▶ _Data lines_
▬▬▬
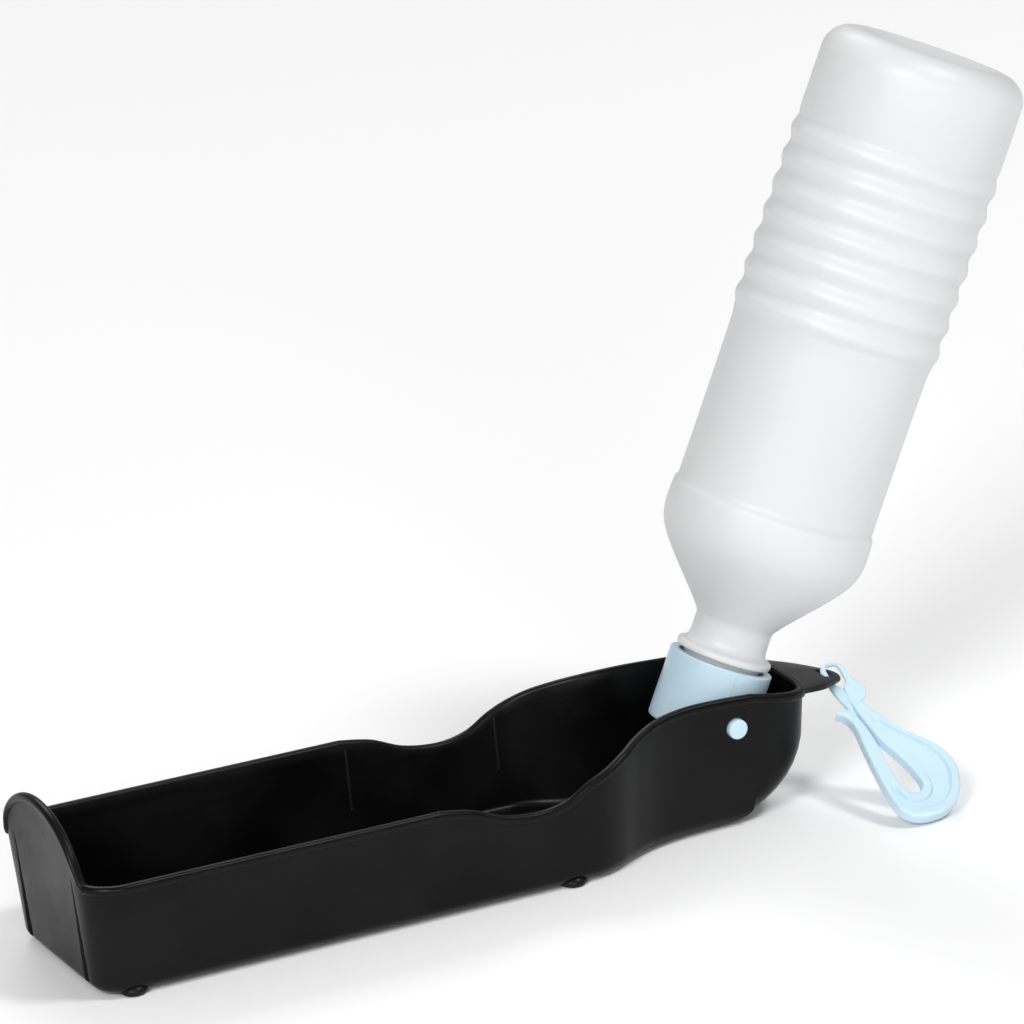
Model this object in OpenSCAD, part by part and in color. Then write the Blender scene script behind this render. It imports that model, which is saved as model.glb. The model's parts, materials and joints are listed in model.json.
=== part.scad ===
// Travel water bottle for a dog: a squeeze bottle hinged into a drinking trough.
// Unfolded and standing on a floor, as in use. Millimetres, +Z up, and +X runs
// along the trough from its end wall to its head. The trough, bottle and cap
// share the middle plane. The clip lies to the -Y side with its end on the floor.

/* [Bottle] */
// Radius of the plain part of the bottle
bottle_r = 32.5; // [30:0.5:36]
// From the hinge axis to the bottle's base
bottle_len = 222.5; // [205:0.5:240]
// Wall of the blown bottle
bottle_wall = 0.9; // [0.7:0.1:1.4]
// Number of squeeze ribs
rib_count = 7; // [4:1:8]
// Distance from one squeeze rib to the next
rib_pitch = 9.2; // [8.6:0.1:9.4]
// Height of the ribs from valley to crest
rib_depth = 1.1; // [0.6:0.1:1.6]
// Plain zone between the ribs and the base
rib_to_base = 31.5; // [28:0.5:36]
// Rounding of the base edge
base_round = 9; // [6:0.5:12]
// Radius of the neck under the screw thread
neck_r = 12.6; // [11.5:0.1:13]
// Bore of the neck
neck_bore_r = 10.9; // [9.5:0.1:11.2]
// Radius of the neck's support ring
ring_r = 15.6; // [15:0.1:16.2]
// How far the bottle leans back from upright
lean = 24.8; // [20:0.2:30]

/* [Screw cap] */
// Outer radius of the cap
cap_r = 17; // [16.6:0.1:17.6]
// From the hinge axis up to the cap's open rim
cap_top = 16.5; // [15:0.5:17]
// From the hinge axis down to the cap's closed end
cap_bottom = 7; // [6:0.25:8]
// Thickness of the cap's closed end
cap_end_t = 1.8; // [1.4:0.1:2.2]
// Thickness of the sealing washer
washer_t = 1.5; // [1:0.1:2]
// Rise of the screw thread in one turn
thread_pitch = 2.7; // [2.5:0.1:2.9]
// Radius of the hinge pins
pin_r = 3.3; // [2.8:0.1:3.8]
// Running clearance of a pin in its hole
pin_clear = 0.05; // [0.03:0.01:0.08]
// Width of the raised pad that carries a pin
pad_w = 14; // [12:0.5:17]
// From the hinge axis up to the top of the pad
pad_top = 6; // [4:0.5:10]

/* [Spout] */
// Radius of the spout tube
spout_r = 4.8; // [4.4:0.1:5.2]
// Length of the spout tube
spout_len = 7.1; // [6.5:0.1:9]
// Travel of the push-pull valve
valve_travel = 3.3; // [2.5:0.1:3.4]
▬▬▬
▶ _Exercise goal_
Copy out the material word for word and line for line.

▶ _Written response_
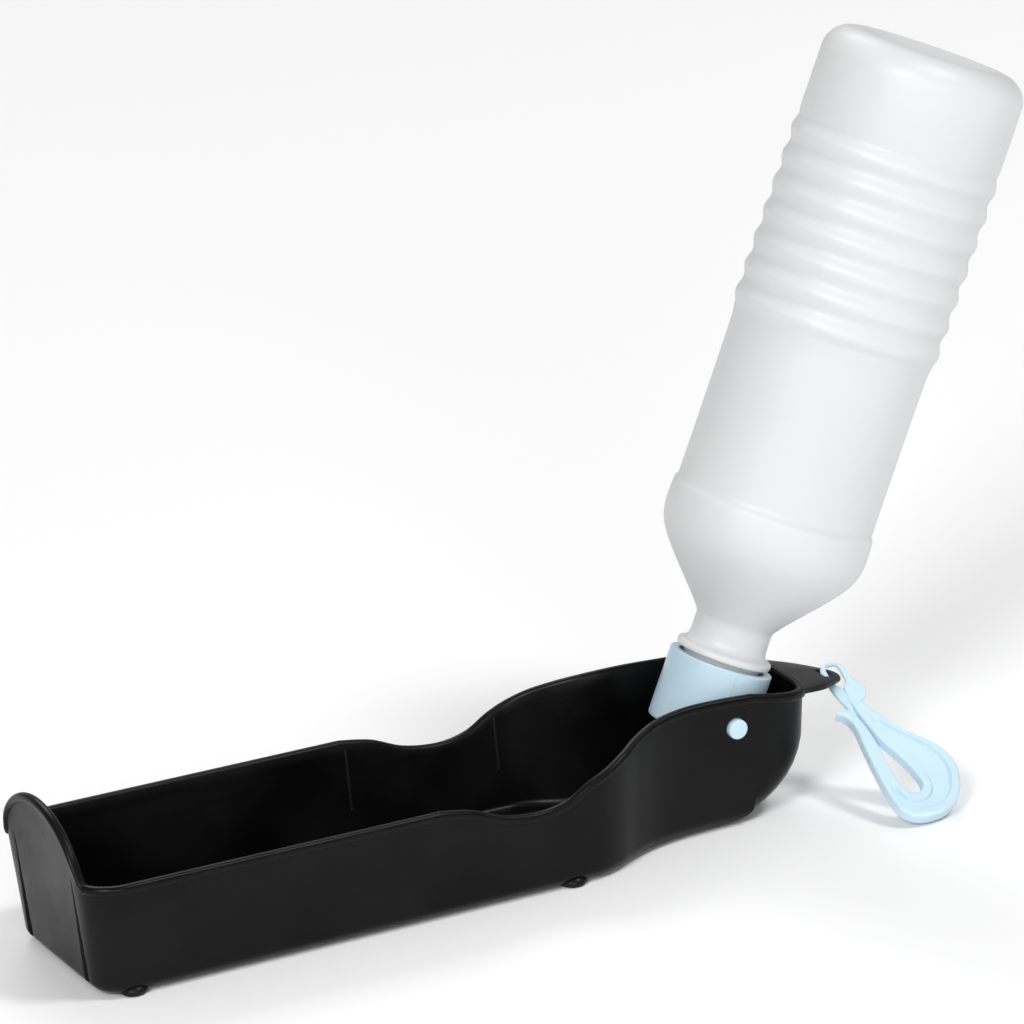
Model this object in OpenSCAD, part by part and in color. Then write the Blender scene script behind this render. It imports that model, which is saved as model.glb. The model's parts, materials and joints are listed in model.json.
=== part.scad ===
// Travel water bottle for a dog: a squeeze bottle hinged into a drinking trough.
// Unfolded and standing on a floor, as in use. Millimetres, +Z up, and +X runs
// along the trough from its end wall to its head. The trough, bottle and cap
// share the middle plane. The clip lies to the -Y side with its end on the floor.

/* [Bottle] */
// Radius of the plain part of the bottle
bottle_r = 32.5; // [30:0.5:36]
// From the hinge axis to the bottle's base
bottle_len = 222.5; // [205:0.5:240]
// Wall of the blown bottle
bottle_wall = 0.9; // [0.7:0.1:1.4]
// Number of squeeze ribs
rib_count = 7; // [4:1:8]
// Distance from one squeeze rib to the next
rib_pitch = 9.2; // [8.6:0.1:9.4]
// Height of the ribs from valley to crest
rib_depth = 1.1; // [0.6:0.1:1.6]
// Plain zone between the ribs and the base
rib_to_base = 31.5; // [28:0.5:36]
// Rounding of the base edge
base_round = 9; // [6:0.5:12]
// Radius of the neck under the screw thread
neck_r = 12.6; // [11.5:0.1:13]
// Bore of the neck
neck_bore_r = 10.9; // [9.5:0.1:11.2]
// Radius of the neck's support ring
ring_r = 15.6; // [15:0.1:16.2]
// How far the bottle leans back from upright
lean = 24.8; // [20:0.2:30]

/* [Screw cap] */
// Outer radius of the cap
cap_r = 17; // [16.6:0.1:17.6]
// From the hinge axis up to the cap's open rim
cap_top = 16.5; // [15:0.5:17]
// From the hinge axis down to the cap's closed end
cap_bottom = 7; // [6:0.25:8]
// Thickness of the cap's closed end
cap_end_t = 1.8; // [1.4:0.1:2.2]
// Thickness of the sealing washer
washer_t = 1.5; // [1:0.1:2]
// Rise of the screw thread in one turn
thread_pitch = 2.7; // [2.5:0.1:2.9]
// Radius of the hinge pins
pin_r = 3.3; // [2.8:0.1:3.8]
// Running clearance of a pin in its hole
pin_clear = 0.05; // [0.03:0.01:0.08]
// Width of the raised pad that carries a pin
pad_w = 14; // [12:0.5:17]
// From the hinge axis up to the top of the pad
pad_top = 6; // [4:0.5:10]

/* [Spout] */
// Radius of the spout tube
spout_r = 4.8; // [4.4:0.1:5.2]
// Length of the spout tube
spout_len = 7.1; // [6.5:0.1:9]
// Travel of the push-pull valve
valve_travel = 3.3; // [2.5:0.1:3.4]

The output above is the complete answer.